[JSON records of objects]
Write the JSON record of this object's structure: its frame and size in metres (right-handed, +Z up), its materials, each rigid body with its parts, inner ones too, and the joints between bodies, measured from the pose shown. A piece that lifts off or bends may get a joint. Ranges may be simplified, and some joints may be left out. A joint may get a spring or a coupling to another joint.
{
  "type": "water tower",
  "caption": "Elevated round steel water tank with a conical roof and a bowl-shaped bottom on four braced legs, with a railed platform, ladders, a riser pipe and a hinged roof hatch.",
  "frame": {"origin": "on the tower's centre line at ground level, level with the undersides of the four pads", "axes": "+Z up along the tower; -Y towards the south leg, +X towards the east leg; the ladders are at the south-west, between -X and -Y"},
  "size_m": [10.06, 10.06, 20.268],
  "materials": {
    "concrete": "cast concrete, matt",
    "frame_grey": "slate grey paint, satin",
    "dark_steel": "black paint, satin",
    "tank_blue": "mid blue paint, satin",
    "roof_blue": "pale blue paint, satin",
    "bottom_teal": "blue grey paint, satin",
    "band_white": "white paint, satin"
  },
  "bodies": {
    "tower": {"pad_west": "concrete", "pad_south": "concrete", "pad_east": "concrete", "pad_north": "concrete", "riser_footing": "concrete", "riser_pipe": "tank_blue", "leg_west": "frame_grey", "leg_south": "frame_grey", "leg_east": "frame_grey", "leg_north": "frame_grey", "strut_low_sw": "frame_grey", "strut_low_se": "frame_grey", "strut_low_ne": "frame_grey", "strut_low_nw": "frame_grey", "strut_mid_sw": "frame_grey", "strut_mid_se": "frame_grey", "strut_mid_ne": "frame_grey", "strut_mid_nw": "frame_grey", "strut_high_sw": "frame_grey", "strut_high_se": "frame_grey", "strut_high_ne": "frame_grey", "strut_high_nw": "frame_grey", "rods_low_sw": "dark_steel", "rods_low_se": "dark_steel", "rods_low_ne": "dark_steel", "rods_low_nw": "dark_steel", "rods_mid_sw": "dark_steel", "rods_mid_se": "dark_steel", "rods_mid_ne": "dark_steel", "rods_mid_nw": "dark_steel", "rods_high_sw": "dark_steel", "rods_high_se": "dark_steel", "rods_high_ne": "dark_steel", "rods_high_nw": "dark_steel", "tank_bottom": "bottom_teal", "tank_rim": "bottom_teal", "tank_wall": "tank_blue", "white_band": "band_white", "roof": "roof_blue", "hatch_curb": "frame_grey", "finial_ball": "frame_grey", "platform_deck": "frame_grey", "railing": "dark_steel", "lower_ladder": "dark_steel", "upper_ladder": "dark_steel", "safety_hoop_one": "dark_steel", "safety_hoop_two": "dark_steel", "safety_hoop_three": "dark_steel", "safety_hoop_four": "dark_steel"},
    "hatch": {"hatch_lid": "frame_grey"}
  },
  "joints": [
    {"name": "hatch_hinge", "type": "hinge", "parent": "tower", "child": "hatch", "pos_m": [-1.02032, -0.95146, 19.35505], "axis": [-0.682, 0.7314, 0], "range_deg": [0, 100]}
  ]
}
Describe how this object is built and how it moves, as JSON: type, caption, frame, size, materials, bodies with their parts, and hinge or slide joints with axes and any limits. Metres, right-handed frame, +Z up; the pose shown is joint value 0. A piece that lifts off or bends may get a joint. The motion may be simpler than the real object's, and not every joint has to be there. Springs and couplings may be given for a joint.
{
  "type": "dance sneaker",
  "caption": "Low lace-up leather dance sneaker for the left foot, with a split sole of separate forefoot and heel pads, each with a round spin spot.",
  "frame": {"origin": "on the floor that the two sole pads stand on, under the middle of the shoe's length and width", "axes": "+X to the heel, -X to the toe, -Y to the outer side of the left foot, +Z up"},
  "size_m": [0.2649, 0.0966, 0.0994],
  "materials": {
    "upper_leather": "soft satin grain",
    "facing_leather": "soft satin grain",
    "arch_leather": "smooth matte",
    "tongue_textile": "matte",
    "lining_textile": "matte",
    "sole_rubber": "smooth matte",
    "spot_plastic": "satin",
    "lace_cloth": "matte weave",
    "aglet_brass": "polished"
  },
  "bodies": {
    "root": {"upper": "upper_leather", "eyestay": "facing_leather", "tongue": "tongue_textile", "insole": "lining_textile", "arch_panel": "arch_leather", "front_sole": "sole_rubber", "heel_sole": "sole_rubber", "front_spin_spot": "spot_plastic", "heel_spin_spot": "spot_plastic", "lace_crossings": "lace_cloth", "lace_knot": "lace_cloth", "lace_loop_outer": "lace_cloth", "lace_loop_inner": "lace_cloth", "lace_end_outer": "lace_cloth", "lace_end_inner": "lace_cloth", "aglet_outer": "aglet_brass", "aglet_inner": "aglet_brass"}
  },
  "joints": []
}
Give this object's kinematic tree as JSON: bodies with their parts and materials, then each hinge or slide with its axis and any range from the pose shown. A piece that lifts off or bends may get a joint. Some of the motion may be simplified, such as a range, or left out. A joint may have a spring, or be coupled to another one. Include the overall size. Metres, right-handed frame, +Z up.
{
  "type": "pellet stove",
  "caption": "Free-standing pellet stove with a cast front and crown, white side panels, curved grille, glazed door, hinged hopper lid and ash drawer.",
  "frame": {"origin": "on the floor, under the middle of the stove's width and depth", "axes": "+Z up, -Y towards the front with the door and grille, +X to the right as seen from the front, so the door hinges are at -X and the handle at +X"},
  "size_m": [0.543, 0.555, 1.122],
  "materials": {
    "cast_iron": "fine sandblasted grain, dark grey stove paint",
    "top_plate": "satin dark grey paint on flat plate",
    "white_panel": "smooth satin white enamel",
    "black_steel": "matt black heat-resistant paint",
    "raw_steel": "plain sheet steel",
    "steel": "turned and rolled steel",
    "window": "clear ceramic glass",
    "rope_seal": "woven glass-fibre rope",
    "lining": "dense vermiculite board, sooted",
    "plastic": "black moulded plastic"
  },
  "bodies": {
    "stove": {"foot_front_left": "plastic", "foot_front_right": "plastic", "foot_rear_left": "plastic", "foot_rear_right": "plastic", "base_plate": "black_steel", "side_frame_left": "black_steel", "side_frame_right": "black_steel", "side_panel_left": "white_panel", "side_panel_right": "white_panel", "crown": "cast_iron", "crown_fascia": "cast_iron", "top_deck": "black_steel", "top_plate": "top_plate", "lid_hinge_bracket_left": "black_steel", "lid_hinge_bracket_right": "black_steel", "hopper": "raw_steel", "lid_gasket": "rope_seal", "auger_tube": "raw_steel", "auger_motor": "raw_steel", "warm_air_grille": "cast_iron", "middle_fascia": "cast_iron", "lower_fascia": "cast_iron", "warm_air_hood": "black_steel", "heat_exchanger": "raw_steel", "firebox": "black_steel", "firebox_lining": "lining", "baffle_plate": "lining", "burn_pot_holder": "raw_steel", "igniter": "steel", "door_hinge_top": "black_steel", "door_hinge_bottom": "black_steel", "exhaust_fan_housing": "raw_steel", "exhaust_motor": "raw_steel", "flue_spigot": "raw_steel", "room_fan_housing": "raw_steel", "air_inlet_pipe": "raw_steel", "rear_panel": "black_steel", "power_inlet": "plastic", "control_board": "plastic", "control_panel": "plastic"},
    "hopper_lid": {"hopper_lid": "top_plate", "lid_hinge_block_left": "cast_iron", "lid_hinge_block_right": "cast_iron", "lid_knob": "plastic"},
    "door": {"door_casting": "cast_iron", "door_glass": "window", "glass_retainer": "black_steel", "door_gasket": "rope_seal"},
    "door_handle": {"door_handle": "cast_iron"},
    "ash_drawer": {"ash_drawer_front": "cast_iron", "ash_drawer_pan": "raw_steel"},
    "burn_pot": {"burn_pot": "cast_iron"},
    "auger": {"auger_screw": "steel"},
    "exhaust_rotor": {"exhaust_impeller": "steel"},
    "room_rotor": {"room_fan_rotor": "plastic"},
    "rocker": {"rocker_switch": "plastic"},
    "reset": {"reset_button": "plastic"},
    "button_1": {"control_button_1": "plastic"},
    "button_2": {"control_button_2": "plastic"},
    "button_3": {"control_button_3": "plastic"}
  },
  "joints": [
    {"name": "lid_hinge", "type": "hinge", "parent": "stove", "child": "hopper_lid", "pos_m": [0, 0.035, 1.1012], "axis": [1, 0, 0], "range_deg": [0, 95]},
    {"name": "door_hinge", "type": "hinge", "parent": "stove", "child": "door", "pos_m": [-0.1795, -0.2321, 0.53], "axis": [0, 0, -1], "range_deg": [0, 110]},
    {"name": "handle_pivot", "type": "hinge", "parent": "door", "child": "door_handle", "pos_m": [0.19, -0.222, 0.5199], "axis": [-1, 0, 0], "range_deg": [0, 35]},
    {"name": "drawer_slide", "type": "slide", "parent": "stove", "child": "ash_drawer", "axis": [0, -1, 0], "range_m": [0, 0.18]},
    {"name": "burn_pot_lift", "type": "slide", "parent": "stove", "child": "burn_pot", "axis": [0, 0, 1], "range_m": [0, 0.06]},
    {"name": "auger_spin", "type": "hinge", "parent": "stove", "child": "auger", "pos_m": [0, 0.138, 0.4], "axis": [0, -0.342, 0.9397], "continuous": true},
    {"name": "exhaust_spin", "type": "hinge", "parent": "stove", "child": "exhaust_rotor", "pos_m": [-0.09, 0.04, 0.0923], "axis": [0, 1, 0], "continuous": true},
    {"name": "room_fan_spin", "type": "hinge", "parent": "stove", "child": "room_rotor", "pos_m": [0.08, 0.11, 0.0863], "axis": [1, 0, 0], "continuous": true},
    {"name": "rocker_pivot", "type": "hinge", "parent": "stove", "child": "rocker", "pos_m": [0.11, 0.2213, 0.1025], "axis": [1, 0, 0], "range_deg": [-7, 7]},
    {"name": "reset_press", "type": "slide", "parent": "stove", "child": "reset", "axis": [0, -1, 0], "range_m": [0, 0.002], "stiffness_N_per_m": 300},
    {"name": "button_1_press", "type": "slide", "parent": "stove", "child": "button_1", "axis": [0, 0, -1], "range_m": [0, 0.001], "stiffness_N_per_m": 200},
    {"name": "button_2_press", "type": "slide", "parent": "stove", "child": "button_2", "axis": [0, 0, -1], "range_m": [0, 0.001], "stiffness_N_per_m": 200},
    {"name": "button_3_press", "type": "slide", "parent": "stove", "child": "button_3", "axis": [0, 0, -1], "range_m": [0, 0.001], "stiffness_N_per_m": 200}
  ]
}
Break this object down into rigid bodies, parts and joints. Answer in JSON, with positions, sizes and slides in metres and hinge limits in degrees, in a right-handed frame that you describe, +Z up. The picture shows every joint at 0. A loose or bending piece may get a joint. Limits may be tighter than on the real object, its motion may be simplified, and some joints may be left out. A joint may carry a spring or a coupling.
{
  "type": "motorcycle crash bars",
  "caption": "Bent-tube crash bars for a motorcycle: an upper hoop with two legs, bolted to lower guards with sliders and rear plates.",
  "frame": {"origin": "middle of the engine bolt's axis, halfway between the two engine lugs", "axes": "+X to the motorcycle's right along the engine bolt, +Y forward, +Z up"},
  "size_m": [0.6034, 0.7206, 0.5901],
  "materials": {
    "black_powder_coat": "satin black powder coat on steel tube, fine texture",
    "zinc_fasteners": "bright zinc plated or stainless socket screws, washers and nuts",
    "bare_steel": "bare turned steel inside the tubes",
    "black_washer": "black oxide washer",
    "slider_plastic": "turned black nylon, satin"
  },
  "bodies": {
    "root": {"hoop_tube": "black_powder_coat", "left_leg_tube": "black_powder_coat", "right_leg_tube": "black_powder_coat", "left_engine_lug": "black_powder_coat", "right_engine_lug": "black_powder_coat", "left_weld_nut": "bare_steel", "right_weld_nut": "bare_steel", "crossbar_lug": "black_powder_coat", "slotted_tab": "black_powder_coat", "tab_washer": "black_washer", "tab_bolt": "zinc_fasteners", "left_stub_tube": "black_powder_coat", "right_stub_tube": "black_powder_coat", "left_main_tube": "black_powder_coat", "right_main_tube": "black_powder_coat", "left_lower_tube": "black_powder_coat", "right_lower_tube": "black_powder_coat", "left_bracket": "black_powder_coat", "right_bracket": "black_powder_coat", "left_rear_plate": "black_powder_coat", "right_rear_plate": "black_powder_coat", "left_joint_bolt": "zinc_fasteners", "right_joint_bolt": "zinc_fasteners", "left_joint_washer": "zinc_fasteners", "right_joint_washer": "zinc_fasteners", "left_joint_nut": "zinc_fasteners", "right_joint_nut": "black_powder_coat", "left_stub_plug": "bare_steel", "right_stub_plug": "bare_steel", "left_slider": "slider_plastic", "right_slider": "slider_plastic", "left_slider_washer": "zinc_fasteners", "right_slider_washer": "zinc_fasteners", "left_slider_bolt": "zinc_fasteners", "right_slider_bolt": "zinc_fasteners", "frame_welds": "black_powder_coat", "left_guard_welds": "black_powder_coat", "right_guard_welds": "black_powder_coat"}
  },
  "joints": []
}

_Requirements_. Of the lines above, copy each that contains "lifts".

_Result for this exercise_.
Write the JSON record of this object's structure: its frame and size in metres (right-handed, +Z up), its materials, each rigid body with its parts, inner ones too, and the joints between bodies, measured from the pose shown. A piece that lifts off or bends may get a joint. Ranges may be simplified, and some joints may be left out. A joint may get a spring or a coupling to another joint.
Describe how this object is built and how it moves, as JSON: type, caption, frame, size, materials, bodies with their parts, and hinge or slide joints with axes and any limits. Metres, right-handed frame, +Z up; the pose shown is joint value 0. A piece that lifts off or bends may get a joint. The motion may be simpler than the real object's, and not every joint has to be there. Springs and couplings may be given for a joint.
Give this object's kinematic tree as JSON: bodies with their parts and materials, then each hinge or slide with its axis and any range from the pose shown. A piece that lifts off or bends may get a joint. Some of the motion may be simplified, such as a range, or left out. A joint may have a spring, or be coupled to another one. Include the overall size. Metres, right-handed frame, +Z up.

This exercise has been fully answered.